“The value produced by this labour-power in, say, six hours of labour is thus expressed as the value of twelve hours’ functioning or operation of the labour-power.” (p 30)
Money from early on appears as a means of payment for all sorts of commodities i.e. all sorts of use values that possess value. That includes the purchase of services. Yet none of this signifies a capitalist relation, or the transformation of money into capital. It is only because the worker appears in the market as the owner of the commodity labour-power that signifies that M – L is a capitalist relation, because labour-power does appear as a commodity!
“Once labour-power has come into the market as the commodity of its owner and its sale takes the form of payment for labour, assumes the shape of wages, its purchase and sale is no more startling than the purchase and sale of any other commodity. The characteristic thing is not that the commodity labour-power is purchasable but that labour-power appears as a commodity.” (p 30)
Before the capitalist lays out money for labour-power, however, they must buy means of production, in the form of buildings, machines and raw materials, because these must be present before the worker can begin work.
From the perspective of the worker, his labour-power is unable to produce commodities for sale until it is sold to the capitalist and brought into contact with the means of production. Nor is it capable of furnishing the worker directly with the use values he requires to live, because he no longer owns the means of production required to do so.
“But from the moment that as a result of its sale it is brought into connection with means of production, it forms part of the productive capital of its purchaser, the same as the means of production.” (p 31)
Although capitalist and worker confront each other as commodity owners and the purchase of labour-power appears as merely a money relation, in reality it is much more than that. On the one hand, the capitalist confronts the worker as owner of means of production, without which the labour-power cannot be put to work. On the other hand the worker confronts the capitalist as owner of labour-power without which the means of production have no value, and cannot be processed.
“The class relation between capitalist and wage-labourer therefore exists, is presupposed from the moment the two face each other in the act M — L (L — M on the part of the labourer). It is a purchase and sale, a money-relation, but a purchase and sale in which the buyer is assumed to be a capitalist and the seller a wage-labourer. And this relation arises out of the fact that the conditions required for the realisation of labour-power, viz., means of subsistence and means of production, are separated from the owner of labour-power, being the property of another.” (p 31)
It is not that the money-capital here buys the commodity labour-power, in its role as means of payment, which marks it out as a capitalist relation. It is only because the worker has been separated from their own means of production that they are led to appear in the market as a seller of labour-power – rather than the products of that labour-power as say a peasant or artisan would do – and that the capitalist now as owner of the means of production can appear as its purchaser. The sale of labour-power to the capitalist is the only method the worker now has of reuniting their labour-power with the means of production.
“The capital-relation during the process of production arises only because it is inherent in the act of circulation, in the different fundamental economic conditions in which buyer and seller confront each other, in their class relation. It is not money which by its nature creates this relation; it is rather the existence of this relation which permits of the transformation of a mere money-function into a capital-function.” (p 32)

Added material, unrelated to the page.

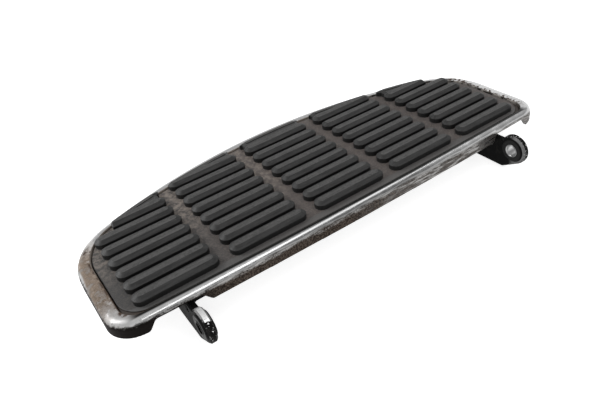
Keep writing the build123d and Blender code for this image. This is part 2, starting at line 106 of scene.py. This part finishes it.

This can lead to two errors. One assigns to capital what is in reality only a function of money. At the same time, what is in reality a function of capital, can be mistakenly identified as a function of money. Money on its own can only act as a means of payment in all these transactions. Its actual role is determined by the social relations in which this function is performed.
“The purchase and sale of slaves is formally also a purchase and sale of commodities. But money cannot perform this function without the existence of slavery. If slavery exists, then money can be invested in the purchase of slaves. On the other hand the mere possession of money cannot make slavery possible.
In order that the sale of one’s own labour-power (in the form of the sale of one’s own labour or in the form of wages) may constitute not an isolated phenomenon but a socially decisive premise for the production of commodities, in order that money-capital may therefore perform, on a social scale , the above-discussed function M — C, historical processes are assumed by which the original connection of the means of production with labour-power was dissolved — processes in consequence of which the mass of the people, the labourers, have, as non-owners, come face to face with non-labourers as the owners of these means of production. It makes no difference in this case whether the connection before its dissolution was such in form that the labourer, being himself a means of production, belonged to the other means of production or whether he was their owner.” (p 32-3)
Behind this relation lies the distribution of economic resources. The means of production are monopolised in the hands of capitalists, whereas the workers have only their labour-power to sell.
“The means of production, the material part of productive capital, must therefore face the labourer as such, as capital, before the act M — L can become a universal, social one.” (p 33)
As detailed in Volume I, this relation is not simply reproduced by capital. The very operation of capitalist production leads to its expansion, reproduces it on an expanded scale, such that more independent producers are deprived of their means of production, then more and more small capitalists join them in the ranks of the workers, and as capital is increasingly centralised and concentrated in the hands of fewer capitalists, and the minimum efficient size of capital increases, so these workers are more and more removed from the possibility of owning the means of production.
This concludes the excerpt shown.